My assessment is that he had, at no fault of his own, failed to establish a solid, long-lasting bond with another person. He always had many friends, but never had a life-long, close relationship, as many of us in his "Flying Circus" skating club had achieved.

He often complained of stomach pains for which the doctors had no prognosis or cause. He had to be careful of his back which could go out very easily if he lifted some object improperly. He related a story of a piece of paper that had fallen from his small table a few years prior. He put his left hand on the top of the table and bent over, swinging his right hand down to grab the paper, and whammo, his back went out, just from that simple move. It took weeks for him to recover, so he was always very careful.

Ray said when he was a youngster, he and his six sisters enjoyed roller skating on the street in front of their big home in a Chicago suburb. His father was a partner in a steel firm that had made him very wealthy. Ray noticed that the asphalt on the road in front of his house was always very smooth tar which made for great roller skating. He always suspected that his father had pulled some strings with the road company to make his street extra smooth.

Ray said the relationships in the household were often tumultuous with his six female siblings often fighting over clothes and other things. Ray's paternal grandmother lived on the second floor of the house, and he remembered being saddened when his mother and his grandmother fought. He said his mother would stand at the bottom of the stairs and yell up at his grandmother who would respond by yelling back.

The most traumatic event in Ray's life was when his best friend went off to World War II and was killed shortly thereafter. It crushed Ray, and he would often sadly relate the story and say that this was the most hurtful thing he ever endured.

Shortly after Ray arrived in Boulder in 1957, he decided to find a quiet place to live. He discovered the small town of Wall Street in the mountains west of Boulder. At that time he owned a two-door Plymouth. I don't remember the year of the car, but it was not new. Still, it was able to negotiate the steep gravel road up to Wall Street. The few people who lived in Wall Street endured long, cold winters and short summers. Ray rented a small, one-room cabin and made it his home. He had his organ there, and he said when he played it with the doors and windows of the cabin open, the music echoed around the hills.

The first winter, Ray discovered that starting his Plymouth in very cold weather was tricky because he didn't have a garage, so he thought of a solution. Before going to bed at night, he started the car, lifted the hood, and turned the idle down so that the engine ran very slowly, just sipping gas. He turned on the car's heater, and when he went out in the morning to go to work, the car was toasty warm inside and he drove away. The other residents of Wall Street were amazed at how he was able to get his car going in the coldest weather which was often more than 40 degrees below zero.
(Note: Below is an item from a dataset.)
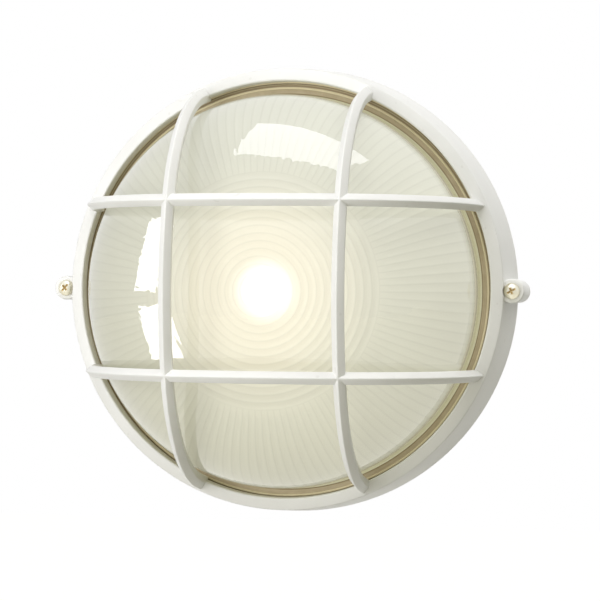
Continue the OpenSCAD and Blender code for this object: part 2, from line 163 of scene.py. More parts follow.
# Colours; where there are two, a factor leads from the first to the second
ENAMEL = ((0.80, 0.80, 0.786), (0.835, 0.835, 0.825))
ENAMEL_SPECK = (0.45, 0.44, 0.40)
GLASS_TINT = (0.985, 0.99, 0.975, 1)
SHADOW_TINT = (0.93, 0.935, 0.90, 1)
# FROST_PAINTED_SHADE_TO_LIGHT runs from the bottom to the top of the dome: painted shade low,
# painted light high
FROST_PAINTED_SHADE_TO_LIGHT = ((0.33, 0.32, 0.25), (0.35, 0.35, 0.30))
# Painted shade: a darker, more olive body towards the foot of the dome
FOOT_PAINTED_SHADE = (0.27, 0.25, 0.16)
# Painted shade in the valleys between the ribs and the rings
VALLEY_PAINTED_SHADE = (0.22, 0.21, 0.15)
# Colours of the painted glow on the ribbed glass, which is no lamp
GLOW = ((1.0, 0.975, 0.77), (1.0, 0.995, 0.90))
HALO_TINT = (1.0, 0.89, 0.70)
CORE_TINT = (1.0, 1.0, 0.97)
FOOT_TINT = (1.0, 0.95, 0.62)
GLASS_EDGE = ((0.50, 0.50, 0.36), (0.60, 0.60, 0.46))
# Colour of a faint painted glow on the glass flange
GLASS_EDGE_PAINTED_GLOW = (1.0, 0.94, 0.66, 1)
RUBBER = ((0.45, 0.37, 0.25), (0.56, 0.475, 0.34))
# Painted shade in the rubber's grooves
RUBBER_GROOVE_SHADE = (0.24, 0.18, 0.10)
# Painted highlight on the raised tops of the rubber's beads and land
RUBBER_CREST_HIGHLIGHT = (0.86, 0.78, 0.56)
LAMP_FROST = ((0.86, 0.84, 0.78), (0.9, 0.88, 0.84))
LAMP_GLOW = (1.0, 0.9, 0.72, 1)
LAMP_CAP = ((0.62, 0.45, 0.2), (0.78, 0.6, 0.32))
FLOOR = (0.42, 0.41, 0.36, 1)
WHITE = (1, 1, 1, 1)

# Painted glow of the lamp's light on the ribbed glass: strengths, and the spots of light
# as place beside the axis, radius where they begin and radius where they are full, in millimetres
GLOW_EVEN = 0.342
GLOW_HALO = 0.29
GLOW_CORE = 0.45
GLOW_UP = 0.0002
GLOW_RIGHT = 0.0010
LINE_DIM = 0.075
FOOT_DIM = 0.2
HALO = (-1.0, 76, 20)
CORE = (3.5, 20, 6)
GLOW_BOTTOM, GLOW_TOP = -100, 95
FOOT_GLOW_DEPTH = 44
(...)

Ray loved telling jokes although most of them were pretty lame. The winds in Wall Street were legend for their ferocity. He said he saw a chicken that was facing downwind lay the same egg twice. I must have heard that joke a hundred times, but I chuckled each time to humor him.

Each Thanksgiving Ray would take a week vacation and travel by train to Chicago. He never flew in a plane. I guess he was fearful of flying. He would pay extra to get a roomette on the train where he could relax, read, and enjoy the scenery fly by in solitude. But being a "people person," Ray always enjoyed taking meals in the dining car where he would chat with other passengers and tell them stories. In Chicago, he would visit his parents and sisters. I always envied his train trips in a roomette, but had I taken such a trip, I'd have shared the roomette with a babe instead of going solo as he did.
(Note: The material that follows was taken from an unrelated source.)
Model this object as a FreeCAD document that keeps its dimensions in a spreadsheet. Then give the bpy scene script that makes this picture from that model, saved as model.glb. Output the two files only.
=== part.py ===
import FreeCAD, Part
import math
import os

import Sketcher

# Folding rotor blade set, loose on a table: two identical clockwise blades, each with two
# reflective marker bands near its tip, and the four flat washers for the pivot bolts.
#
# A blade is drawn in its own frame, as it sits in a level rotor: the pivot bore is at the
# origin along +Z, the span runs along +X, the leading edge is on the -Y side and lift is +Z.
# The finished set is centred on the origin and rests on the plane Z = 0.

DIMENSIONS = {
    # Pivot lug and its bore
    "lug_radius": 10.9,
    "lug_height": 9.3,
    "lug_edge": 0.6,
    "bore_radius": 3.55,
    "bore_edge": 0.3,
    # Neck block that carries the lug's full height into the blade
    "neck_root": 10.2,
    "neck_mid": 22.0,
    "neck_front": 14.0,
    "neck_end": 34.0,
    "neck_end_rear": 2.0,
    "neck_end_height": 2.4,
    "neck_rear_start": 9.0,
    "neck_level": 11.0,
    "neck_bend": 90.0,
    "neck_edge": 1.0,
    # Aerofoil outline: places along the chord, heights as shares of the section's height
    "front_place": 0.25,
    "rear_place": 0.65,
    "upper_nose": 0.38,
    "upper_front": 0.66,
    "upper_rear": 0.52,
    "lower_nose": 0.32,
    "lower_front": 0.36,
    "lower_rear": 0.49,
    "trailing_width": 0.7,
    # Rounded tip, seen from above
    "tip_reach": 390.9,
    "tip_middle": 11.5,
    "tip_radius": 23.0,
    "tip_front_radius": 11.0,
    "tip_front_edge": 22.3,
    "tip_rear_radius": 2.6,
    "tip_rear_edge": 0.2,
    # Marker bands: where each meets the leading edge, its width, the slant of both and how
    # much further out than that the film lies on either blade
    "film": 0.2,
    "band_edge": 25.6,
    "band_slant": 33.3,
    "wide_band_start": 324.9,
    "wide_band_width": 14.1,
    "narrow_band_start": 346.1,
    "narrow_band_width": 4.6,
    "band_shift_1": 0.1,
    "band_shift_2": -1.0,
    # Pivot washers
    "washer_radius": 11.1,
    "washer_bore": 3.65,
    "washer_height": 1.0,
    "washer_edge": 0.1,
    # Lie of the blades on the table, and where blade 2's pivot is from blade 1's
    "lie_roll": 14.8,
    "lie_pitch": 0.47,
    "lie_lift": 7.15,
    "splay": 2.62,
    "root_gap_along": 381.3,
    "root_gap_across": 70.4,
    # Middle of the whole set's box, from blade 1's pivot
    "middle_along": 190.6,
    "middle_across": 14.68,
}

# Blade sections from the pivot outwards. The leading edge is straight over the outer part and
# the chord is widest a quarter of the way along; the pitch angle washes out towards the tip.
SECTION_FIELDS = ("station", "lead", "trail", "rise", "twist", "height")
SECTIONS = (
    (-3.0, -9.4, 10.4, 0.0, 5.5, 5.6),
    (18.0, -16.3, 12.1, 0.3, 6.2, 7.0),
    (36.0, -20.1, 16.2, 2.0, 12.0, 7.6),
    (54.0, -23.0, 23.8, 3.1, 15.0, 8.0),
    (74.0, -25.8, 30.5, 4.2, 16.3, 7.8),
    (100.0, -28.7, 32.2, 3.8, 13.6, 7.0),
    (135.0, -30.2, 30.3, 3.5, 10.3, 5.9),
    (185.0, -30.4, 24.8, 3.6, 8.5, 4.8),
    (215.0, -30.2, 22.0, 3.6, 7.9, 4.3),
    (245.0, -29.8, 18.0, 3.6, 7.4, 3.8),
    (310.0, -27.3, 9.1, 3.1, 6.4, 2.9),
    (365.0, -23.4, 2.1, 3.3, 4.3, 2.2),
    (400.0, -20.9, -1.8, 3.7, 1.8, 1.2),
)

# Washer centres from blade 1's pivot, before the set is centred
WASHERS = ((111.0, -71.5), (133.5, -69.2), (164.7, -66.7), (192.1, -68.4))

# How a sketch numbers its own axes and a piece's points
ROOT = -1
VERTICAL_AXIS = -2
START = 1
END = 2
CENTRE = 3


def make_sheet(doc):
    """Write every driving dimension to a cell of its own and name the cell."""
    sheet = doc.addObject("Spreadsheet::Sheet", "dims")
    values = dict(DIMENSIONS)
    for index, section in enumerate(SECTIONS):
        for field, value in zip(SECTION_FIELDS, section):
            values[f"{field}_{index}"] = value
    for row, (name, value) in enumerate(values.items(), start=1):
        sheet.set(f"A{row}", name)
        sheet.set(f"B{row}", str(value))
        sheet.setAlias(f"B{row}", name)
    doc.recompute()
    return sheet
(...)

When Ray drove down I25 to the Broadmoor, he knew just the right speed to go to get there in the shortest amount of time without being picked up by the cops. I think the speed he settled on was 68 miles per hour in the 65 mph speed limit of the highway. He lamented that Vascar took all the fun out of driving because the cops could catch you without using radar or pacing you. They could measure your speed without being seen. To my knowledge, he never had a radar receiver in his car.

Ray never officially "came out of the closet" because those were the dark days when many people didn't understand, and he was fearful of losing his job. But his friends all knew or at least suspected. In the late 1960's he confided to me that he had found an attractive seventeen year old boy, KJ, who was willing to become his partner. At that time, Ray was in his mid-forties. KJ joined our skating group, and became an accomplished skater. He was blonde and handsome. At the Broadmoor, I noticed young girls around the age of twelve admiring him with furtive glances. I wished I was as good-looking as he was. But when we guys went out for Pizza after the public session, I told him that the young girls were checking him out, and he became very upset, so I let the subject drop. Still, I wished that God, in his infinite wisdom, had bestowed upon me good looks like his.

Eventually, KJ found a younger partner and split with Ray. Ray was devastated. When I asked him about KJ, he told me never to mention that name again. He was extremely heart-broken. He always told me that I was so lucky to have Carol. I agreed with him. I suggested that he make his environment nicer by getting out of the one-room apartment and getting a nice house which might improve his chances, but he was too monetarily conservative to spend that kind of money, so he stayed in the little, ten by twelve foot apartment to the very end.

It had one room with the bed on one side and the television in the opposite corner, beside the organ, so that he could watch TV from his bed. In the other corner he had a hot plate on a small table, beside a chest of drawers. He could warm up food on the hot plate when he elected not to go out to eat. At the back of the apartment were a closet, a small pantry, and a bathroom. He kept food in the pantry and said he had enough to last more than a month. But he preferred to eat out because he enjoyed talking with people. In later years he often ate breakfast at a McDonalds where several of his friends congregated.

Sometimes Ray would get into a sad mood and tell me about a close friend of his who had joined the Army right out of high school. His friend was killed, and the loss was deeply felt by Ray. Thirty years after his loss, Ray talked very sadly, as though it had been yesterday. He never got over heartaches.

One time he said that it must have been great to be on the submarine with all those young boys. I told him to imagine himself on a submarine where he was the only male, and the rest of the crewmembers were women. That made him realize how it really was. Nothing exciting at all.

After he retired, around the mid-1980s, he must have decided that his Plymouth Satellite was showing its age, and he traded it for a maroon Buick.

When I visited him a couple of years before he died, as I mentioned above, he was discouraged with life. By this time he had found a partner, whom I never met, but I sensed that it was a relationship of convenience. I believe by this time Ray had amassed more than a million dollars. No one in the skating group was ever notified of his death or invited to his funeral.

I found out about his passing from another skating couple who were friends of his in Boulder. They read his obituary in the Daily Camera. I wish I could have gotten his ice skates as a remembrance.